Re: Downloading photographs

Unread post by Scottm » Sun Sep 07, 2014 11:36 pm

Moobox, this looks like a great option, but depending on how many cards you carry and how much data you have to upload, it may still be cheaper (and safer) to get additional SD cards rather than this piece of equipment. Note that this is not a solid state drive (it has a mechanical drive in it, with moving parts), so the chances of this failing is far, far greater than losing data from your SD cards..... just a thought. Good quality SD cards are relatively cheap,and seldom fail. Just remember to always format your cards in your camera and not on your PC..... Internal and external hard drives are far more likely to fail more often than SD cards. As a result, I never remove images from any of my SD cards until I have a duplicate back-up and have tested both to prove to myself that the images are accessible on both.

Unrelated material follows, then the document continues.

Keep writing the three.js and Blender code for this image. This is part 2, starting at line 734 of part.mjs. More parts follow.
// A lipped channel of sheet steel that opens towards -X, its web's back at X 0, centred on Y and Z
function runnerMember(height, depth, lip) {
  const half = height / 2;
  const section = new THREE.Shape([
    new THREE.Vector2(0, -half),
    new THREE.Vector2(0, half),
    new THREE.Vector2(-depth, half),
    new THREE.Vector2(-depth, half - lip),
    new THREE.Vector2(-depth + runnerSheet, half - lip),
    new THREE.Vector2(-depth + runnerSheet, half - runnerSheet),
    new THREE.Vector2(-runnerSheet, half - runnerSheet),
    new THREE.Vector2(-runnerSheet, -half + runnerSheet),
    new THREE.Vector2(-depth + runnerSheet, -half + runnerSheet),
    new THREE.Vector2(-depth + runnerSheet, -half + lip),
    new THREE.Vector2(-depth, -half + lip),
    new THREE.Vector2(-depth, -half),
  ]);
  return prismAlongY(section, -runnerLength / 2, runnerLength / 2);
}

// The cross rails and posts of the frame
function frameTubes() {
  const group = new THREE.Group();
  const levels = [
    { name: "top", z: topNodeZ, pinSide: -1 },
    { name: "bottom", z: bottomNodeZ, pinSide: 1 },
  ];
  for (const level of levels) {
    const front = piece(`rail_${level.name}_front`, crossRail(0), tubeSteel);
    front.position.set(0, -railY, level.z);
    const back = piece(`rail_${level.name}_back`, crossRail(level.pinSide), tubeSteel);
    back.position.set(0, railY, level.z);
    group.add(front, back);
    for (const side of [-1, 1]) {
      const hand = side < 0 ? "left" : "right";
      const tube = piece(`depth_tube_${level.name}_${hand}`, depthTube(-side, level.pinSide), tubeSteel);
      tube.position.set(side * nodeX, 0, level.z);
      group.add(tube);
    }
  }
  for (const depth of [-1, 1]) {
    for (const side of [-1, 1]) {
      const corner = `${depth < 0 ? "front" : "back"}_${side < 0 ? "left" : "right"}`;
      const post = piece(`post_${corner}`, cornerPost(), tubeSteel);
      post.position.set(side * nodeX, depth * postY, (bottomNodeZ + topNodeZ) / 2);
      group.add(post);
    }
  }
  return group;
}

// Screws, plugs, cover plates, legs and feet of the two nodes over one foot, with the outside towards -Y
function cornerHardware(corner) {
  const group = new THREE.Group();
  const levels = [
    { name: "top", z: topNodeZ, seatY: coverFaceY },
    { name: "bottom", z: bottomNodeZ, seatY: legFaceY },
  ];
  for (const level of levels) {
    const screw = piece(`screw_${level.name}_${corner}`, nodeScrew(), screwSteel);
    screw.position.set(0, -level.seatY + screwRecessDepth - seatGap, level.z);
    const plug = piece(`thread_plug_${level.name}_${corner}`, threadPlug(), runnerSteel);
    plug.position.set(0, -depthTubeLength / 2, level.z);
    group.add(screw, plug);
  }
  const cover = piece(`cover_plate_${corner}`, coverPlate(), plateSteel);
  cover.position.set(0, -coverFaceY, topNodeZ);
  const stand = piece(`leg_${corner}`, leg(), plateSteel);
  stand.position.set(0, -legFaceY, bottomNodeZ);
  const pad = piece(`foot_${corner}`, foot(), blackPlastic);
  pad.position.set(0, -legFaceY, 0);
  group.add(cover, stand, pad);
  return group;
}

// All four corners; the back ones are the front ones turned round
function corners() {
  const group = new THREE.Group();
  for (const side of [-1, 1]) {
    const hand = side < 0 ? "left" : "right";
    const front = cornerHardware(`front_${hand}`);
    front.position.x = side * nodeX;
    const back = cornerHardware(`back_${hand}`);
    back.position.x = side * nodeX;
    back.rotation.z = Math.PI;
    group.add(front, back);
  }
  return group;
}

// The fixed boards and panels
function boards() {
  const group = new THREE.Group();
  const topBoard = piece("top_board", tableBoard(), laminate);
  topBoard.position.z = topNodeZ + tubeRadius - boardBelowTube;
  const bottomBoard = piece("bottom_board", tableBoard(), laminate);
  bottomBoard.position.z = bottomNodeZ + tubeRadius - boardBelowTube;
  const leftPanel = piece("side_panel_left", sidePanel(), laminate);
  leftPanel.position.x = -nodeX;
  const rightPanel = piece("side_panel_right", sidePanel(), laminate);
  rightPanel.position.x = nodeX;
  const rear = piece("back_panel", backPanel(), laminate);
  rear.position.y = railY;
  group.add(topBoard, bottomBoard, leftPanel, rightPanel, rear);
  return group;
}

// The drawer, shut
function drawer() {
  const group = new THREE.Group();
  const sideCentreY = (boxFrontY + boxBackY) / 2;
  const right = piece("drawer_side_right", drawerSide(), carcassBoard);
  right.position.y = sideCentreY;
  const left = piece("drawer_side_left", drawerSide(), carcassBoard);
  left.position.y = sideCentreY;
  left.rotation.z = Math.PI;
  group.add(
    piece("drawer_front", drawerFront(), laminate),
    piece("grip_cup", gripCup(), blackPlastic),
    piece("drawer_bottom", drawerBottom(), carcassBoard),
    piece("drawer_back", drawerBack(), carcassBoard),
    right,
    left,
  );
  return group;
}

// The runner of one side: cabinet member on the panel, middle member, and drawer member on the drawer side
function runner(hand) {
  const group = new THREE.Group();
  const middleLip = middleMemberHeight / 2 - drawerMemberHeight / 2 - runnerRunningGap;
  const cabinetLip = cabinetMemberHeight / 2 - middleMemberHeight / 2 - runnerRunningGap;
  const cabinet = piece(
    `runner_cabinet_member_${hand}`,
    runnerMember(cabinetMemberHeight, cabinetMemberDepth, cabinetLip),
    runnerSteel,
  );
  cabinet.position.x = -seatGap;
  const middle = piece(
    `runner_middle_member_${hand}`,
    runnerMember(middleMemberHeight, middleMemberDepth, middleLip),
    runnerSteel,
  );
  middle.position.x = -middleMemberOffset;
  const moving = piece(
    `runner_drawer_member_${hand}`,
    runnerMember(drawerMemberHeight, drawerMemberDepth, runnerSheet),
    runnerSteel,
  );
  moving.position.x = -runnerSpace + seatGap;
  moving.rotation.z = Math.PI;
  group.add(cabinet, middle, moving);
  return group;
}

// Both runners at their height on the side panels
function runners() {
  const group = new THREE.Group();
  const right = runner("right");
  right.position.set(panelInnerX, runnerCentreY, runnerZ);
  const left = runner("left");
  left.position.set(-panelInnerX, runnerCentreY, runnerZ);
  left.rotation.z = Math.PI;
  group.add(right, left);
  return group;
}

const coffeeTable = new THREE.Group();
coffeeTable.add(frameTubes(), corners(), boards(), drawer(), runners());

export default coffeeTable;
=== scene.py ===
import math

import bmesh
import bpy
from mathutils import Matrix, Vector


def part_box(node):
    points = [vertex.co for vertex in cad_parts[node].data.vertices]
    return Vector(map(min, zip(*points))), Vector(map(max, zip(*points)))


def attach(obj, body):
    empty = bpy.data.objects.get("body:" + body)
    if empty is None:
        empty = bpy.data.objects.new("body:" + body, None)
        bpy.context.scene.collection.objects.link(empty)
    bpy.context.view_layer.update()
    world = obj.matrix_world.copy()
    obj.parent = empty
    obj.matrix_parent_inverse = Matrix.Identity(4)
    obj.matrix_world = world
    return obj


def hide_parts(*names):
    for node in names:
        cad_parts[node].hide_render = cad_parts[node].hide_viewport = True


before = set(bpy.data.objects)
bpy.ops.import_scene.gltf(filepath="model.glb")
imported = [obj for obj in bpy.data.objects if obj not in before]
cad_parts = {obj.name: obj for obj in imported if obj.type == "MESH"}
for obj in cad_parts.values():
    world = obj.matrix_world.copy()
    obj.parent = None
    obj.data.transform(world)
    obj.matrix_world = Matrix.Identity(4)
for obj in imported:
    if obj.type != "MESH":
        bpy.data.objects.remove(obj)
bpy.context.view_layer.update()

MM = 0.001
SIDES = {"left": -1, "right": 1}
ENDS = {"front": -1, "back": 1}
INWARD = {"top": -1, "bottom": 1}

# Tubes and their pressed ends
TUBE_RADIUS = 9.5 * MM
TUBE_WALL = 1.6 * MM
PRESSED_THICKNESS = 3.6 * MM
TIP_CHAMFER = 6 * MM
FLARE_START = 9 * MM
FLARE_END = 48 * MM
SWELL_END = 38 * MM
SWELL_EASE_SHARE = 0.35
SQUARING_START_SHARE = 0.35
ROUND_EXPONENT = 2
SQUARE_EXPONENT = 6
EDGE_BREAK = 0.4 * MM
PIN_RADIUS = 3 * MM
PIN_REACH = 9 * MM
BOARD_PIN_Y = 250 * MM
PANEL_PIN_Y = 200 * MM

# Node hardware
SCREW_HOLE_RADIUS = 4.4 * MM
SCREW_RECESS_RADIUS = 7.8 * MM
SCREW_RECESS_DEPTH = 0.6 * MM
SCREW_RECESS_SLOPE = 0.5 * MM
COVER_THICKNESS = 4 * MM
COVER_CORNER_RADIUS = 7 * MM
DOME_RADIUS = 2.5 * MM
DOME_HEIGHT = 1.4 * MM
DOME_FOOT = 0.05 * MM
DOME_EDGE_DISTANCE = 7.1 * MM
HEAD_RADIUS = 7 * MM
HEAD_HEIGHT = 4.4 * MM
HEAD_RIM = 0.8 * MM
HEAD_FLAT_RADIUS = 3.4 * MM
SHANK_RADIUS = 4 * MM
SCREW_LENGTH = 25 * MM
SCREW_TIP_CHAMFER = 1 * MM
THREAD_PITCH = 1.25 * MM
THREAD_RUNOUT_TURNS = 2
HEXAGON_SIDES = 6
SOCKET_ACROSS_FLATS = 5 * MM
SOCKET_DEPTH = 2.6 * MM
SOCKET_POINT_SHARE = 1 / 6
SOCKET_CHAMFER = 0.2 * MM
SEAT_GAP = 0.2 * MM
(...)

These images are then backed up to CD/DVD monthly, and while I am lucky to have never had an SD card fail on me, I have also never lost any photos due to the rigid back-up routine I religiously follow. I just believe that backing up your SD cards to this device and then formatting your SD cards will dramatically increase your chances of losing your photo's, rather than just increasing your capacity of SD cards and keeping your images on these SD cards until you can back up your images into a more reliable (and duplicate) environment.....
"Take nothing but memories, leave nothing but footprints"

Photographs help to crystallize memories, but cannot be seen to be a replacement of them!